Through the years, human populations and activities have severely reduced forest elephant distribution and abundance. Central Africa is the major remaining habitat for forest elephants, but on the periphery of protected areas, human populations are rapidly expanding and relying on agriculture. This has led to increased occurrences of elephants eating farmers’ crops, known as crop raiding. In Congo, Chusyd is collaborating with the Wildlife Conservation Society to understand the conditions that drive elephant crop raiding and get the buy-in of people living with and among elephants.
Here, her team can visually identify over 500 elephants and track their movements in various ways — including by footprint, mucus drops and transference of mud from their body to a tree —to find and collect their dung, which can be used for further testing.
Recently, Chusyd began studying various pollutants that exist in Zambia to gain insight on how pollutants move within the environment through the elephants. She hopes to better understand whether certain elephants — because of species, early-life adversity, age or sex — are more capable of tolerating and handling environmental pollutants than others.
Chusyd hopes her research can also help advise conservation policy in Africa. The GPS collars, for example, show where “elephant highways” exist, which can inform decisions about area infrastructure improvements. Her research on pollutants can demonstrate what humans may also be ingesting, affecting their health.

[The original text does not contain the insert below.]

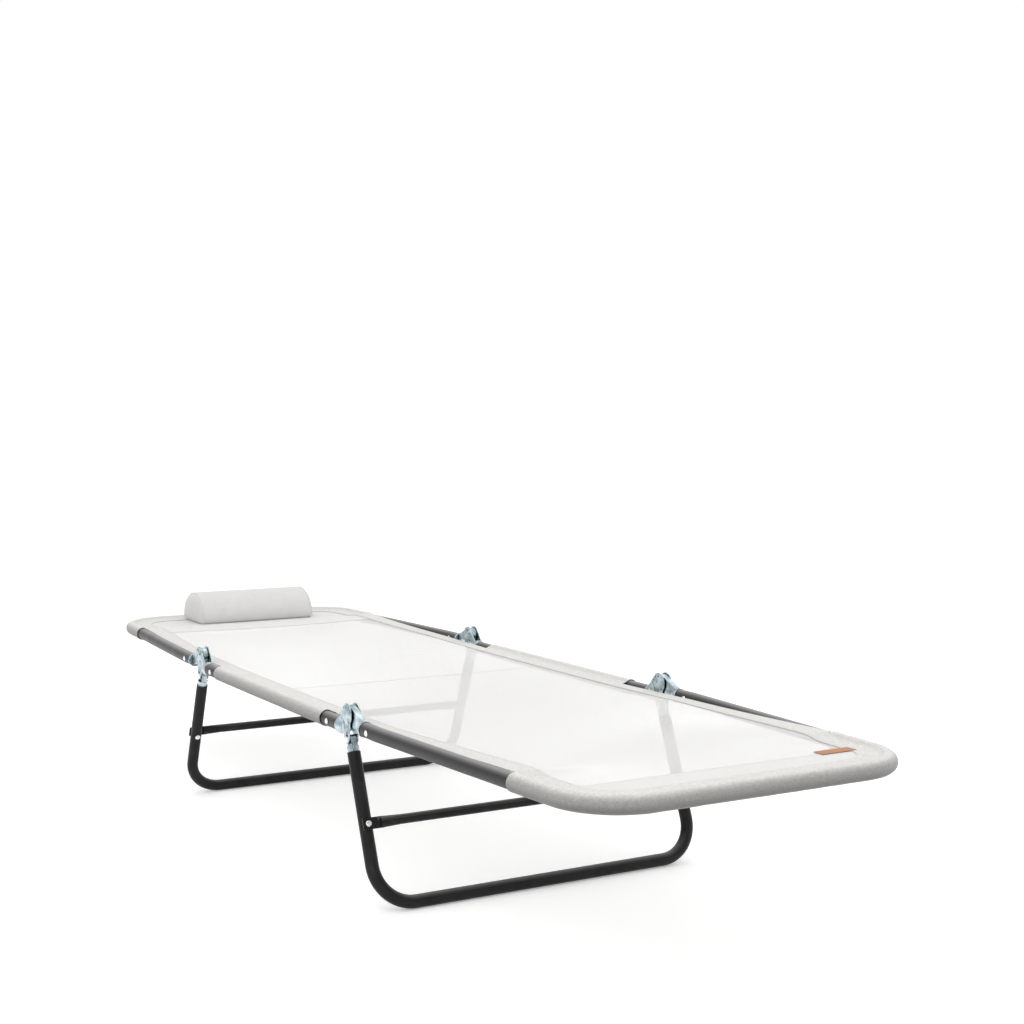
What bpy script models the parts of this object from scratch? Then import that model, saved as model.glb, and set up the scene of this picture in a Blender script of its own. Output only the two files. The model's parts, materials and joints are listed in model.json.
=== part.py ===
"""Folding cot: two U-shaped end frames and a pair of middle rails, joined by four pressed
hinges, on two U-shaped legs that fold in under the middle section.

Metres, +Z up. X runs across the cot and Y along it, with the head end at +Y.
The origin is on the floor under the middle of the cot.
"""
import math

import bmesh
import bpy
from mathutils import Matrix, Vector

# Driving dimensions of the frame
RAIL_X = 0.280              # centre line of a side tube from the middle of the cot
RAIL_Z = 0.262              # centre line of the end frames' side tubes above the floor
MIDDLE_RAIL_DROP = 0.006    # the middle rails sit this much lower than the end frames
HALF_MIDDLE = 0.3325        # from the middle of the cot to a hinge's pivot
END_LENGTH = 0.6140         # from a pivot to the centre line of an end frame's far bar
END_HALF_WIDTH = 0.248      # the side tubes draw in towards this at the far bar
END_CORNER = 0.088          # bend radius of an end frame's corners
LEG_SPLAY = math.radians(21.5)
LEG_CORNER = 0.060
RAIL_RADIUS = 0.011
LEG_RADIUS = 0.010
WALL = 0.0012
CROSSBAR_RADIUS = 0.0075
GAP = 0.0003                # air between pieces that touch

# Hinge
PIVOT_RISE = 0.015          # main pivot above the end frame's tube
LEG_PIVOT_DROP = 0.0225     # leg pivot below the end frame's tube
PLATE_INNER = 0.0060        # a hinge plate's inner face from the hinge's middle plane
PLATE_THICK = 0.0020
TONGUE_HALF = 0.0050        # half the thickness of the tongues between the plates
DISC_RADIUS = 0.0165
LEG_DISC_RADIUS = 0.0070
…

“If we can gain a better understanding of how elephants are using their space and what they are getting from it, we can look at smarter ways to build or use the environment such that everyone can coexist in the best way possible,” Chusyd said. “My intention is that this research can help inform policies and decisions that impact all individuals — people, elephants and other species — who use the land.”
Chusyd is looking at ways to expand her research in Africa, and she plans to return later this year to train field and research assistants in new methodologies. But what she looks most forward to is returning to the elephants and watching them thrive in their natural habitat.
“There aren’t many things that can top watching 100 or 200 elephants all in one place at the same time interacting with one another — from little babies playing and chasing off birds to the adults,” Chusyd said. “It is such an incredible experience to be a fly on the wall in their world, and I’m unbelievably grateful for the opportunities my research has allowed.”